Design, test, analyze, repeat. Whether it’s Archimedes working on a compound pulley, or Andrew Viterbi developing the algorithm that opened the door to modern communications, this is how engineers have always innovated. But that seemingly simple process has posed a challenge to one of the most important engineering tools today: Machine Learning and Artificial Intelligence. Now, three Ming Hsieh Department of Electrical and Computer Engineering professors have won a 4-year, $2 million DARPA grant to address the problem. Salman Avestimehr, principal investigator, along with Professors Murali Annavaram and Mahdi Soltanolkotabi will be working on new algorithmic solutions to better test and train machine learning models for artificial intelligence.
First, a little background into machine learning in general. In a nutshell, machine learning is a set of algorithms which are modeled after the human brain and are designed to take in large amounts of data and recognize patterns. What sets them apart is not just how fast they can analyze data, but the fact that they can actually learn and improve upon their results as they receive more information. Deep neural networks (DNNs) have already become integral parts of most modern industries, from banking and finance, to defense, security, health and pretty much anything else you can imagine.
“Innovation can only happen as fast as you can test and analyze your design. This process is the fuel for A.I. data science.”
– Professor Salman Avestimehr
The challenge in designing and testing machine learning models, such as DNNs, is that they are gigantic in size – they consist of millions of parameters that need be trained. Furthermore, they need to be trained over enormous datasets to achieve good performance. With today’s technology, training large-scale models can take multiple days or weeks! A promising solution for handling this problem is to leverage distributed training. In fact, companies like Google have been able to harness significantly larger datasets for problems like web search in sub-second timescales. Unfortunately, for machine learning tasks, the performance benefits of using multiple computer nodes currently do not scale well with the number of machines and often a diminishing benefit is observed as we try to scale it up.
The overarching goal of this project, named DIAMOND (Distributed Training of Massive Models at Bandwidth Frontiers), is to leverage algorithmic, hardware, and system implementation innovations to break this barrier in distributed deep model training and enable two orders of magnitude speedup. These speedups are only possible because the team will be exploring radically new hardware, models, and approaches to DNN training.
Improving the speed at which DNNs can be trained and tested cannot be understated. Consider this hypothetical: A company has developed a technology which can be implemented at airports. It can scan people’s faces as they arrive and identify those who may be infected with coronavirus. For a technology like this to work, a DNN is needed. And this brings us back to that design, test, analyze, repeat pattern.
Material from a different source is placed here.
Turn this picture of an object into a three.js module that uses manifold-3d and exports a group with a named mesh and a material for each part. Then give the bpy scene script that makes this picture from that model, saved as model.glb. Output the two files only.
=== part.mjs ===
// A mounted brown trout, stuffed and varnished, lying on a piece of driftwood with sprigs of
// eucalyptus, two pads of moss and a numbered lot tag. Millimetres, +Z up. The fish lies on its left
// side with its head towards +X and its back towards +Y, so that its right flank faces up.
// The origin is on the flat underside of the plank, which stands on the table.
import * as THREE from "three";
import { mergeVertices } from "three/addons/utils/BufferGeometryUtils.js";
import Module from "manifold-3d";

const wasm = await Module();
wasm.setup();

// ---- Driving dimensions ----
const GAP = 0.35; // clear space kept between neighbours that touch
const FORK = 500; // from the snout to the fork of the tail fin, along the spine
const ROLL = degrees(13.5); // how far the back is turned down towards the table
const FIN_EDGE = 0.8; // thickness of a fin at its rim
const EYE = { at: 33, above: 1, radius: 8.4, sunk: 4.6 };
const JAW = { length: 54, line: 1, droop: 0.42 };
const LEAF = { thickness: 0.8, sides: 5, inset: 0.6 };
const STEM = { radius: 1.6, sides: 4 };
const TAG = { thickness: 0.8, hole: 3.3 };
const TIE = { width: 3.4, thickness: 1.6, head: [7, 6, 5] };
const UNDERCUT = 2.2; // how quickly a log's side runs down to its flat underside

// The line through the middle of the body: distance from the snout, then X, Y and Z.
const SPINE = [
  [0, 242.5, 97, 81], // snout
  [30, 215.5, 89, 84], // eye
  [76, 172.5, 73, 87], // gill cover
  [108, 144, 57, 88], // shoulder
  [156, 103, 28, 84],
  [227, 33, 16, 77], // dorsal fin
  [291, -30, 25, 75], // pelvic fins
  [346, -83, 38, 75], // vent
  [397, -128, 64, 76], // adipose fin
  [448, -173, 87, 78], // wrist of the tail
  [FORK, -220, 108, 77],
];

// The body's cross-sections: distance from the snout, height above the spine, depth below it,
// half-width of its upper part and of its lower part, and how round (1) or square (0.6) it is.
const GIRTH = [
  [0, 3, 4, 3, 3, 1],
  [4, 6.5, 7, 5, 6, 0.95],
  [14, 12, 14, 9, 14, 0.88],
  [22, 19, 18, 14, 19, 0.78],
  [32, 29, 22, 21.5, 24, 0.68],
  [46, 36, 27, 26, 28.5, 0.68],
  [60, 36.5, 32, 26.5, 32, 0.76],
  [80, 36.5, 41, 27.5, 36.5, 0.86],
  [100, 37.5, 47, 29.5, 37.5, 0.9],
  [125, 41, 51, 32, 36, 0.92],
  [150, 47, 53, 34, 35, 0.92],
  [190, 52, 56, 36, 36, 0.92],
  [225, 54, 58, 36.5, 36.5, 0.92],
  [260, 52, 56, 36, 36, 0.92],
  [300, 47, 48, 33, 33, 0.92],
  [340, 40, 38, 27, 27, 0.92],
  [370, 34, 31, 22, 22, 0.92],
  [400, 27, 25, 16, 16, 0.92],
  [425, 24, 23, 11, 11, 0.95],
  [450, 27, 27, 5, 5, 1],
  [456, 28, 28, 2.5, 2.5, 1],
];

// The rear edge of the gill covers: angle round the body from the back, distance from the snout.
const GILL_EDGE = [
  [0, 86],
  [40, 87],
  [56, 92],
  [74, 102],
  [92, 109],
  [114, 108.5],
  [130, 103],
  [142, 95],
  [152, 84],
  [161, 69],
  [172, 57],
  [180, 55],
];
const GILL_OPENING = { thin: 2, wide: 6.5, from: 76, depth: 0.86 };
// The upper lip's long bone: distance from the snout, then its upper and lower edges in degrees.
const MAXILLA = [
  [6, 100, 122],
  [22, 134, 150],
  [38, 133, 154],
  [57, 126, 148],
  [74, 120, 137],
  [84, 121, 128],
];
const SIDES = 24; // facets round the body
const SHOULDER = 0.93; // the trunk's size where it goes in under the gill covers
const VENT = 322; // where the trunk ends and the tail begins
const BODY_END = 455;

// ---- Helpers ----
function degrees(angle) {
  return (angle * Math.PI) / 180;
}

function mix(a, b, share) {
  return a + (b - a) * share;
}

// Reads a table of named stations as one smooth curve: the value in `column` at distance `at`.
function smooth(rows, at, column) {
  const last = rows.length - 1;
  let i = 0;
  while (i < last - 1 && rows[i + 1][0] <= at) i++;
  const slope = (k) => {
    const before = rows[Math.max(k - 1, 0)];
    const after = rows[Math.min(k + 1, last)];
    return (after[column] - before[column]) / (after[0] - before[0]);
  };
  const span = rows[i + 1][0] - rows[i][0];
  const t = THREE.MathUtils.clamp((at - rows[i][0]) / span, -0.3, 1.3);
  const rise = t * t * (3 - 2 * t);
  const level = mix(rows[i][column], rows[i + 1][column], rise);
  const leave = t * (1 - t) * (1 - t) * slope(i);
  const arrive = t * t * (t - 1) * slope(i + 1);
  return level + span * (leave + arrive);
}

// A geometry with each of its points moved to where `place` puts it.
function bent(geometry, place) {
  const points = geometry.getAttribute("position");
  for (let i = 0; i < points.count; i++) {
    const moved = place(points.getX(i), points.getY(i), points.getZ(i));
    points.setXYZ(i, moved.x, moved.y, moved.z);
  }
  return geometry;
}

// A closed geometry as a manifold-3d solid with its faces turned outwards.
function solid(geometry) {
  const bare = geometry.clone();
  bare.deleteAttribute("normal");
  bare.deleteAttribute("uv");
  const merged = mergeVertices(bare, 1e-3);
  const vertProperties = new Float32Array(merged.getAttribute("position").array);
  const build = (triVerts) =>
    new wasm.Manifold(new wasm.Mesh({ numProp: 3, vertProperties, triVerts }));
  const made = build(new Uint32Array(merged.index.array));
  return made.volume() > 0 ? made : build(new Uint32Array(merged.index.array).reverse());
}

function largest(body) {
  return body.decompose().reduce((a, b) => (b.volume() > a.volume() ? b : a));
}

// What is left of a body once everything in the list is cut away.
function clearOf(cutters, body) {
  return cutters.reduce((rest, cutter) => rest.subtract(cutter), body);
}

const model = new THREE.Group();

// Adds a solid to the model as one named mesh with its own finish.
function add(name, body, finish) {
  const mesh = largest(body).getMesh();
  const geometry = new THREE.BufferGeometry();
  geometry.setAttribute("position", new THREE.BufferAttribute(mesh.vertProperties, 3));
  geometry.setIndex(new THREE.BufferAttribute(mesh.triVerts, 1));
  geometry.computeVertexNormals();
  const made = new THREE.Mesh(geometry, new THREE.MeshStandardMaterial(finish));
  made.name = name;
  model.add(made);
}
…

In our current system, it may take engineers weeks or months to complete the process of designing, testing and redesigning the DNN. In the time it would take to train the network to handle that data and think on its own, it would be too late. In fact, motivated by the above example, the USC team also plans to develop an application scenario, named ADROIT (Anomaly Detector using Relationships over Image Traces), to demonstrate the societal impact of their innovations.
Engineering has always been, in part, about innovation. Something is made, tested, and improved upon. Without innovation, there can be no true progress – for engineers or the society in which they operate. This is not lost on Avestimehr. “Innovation can only happen as fast as you can test and analyze your design – this process is the fuel for A.I. data science,” he says. Yes, the work of these researchers could speed up the rate at which we train and test DNNs, bring down the cost of training significantly, and ultimately bring technology to society faster. But there is something more important at stake as well: Ensuring the continued ability to innovate new machine learning models and the Artificial Intelligence that relies on them.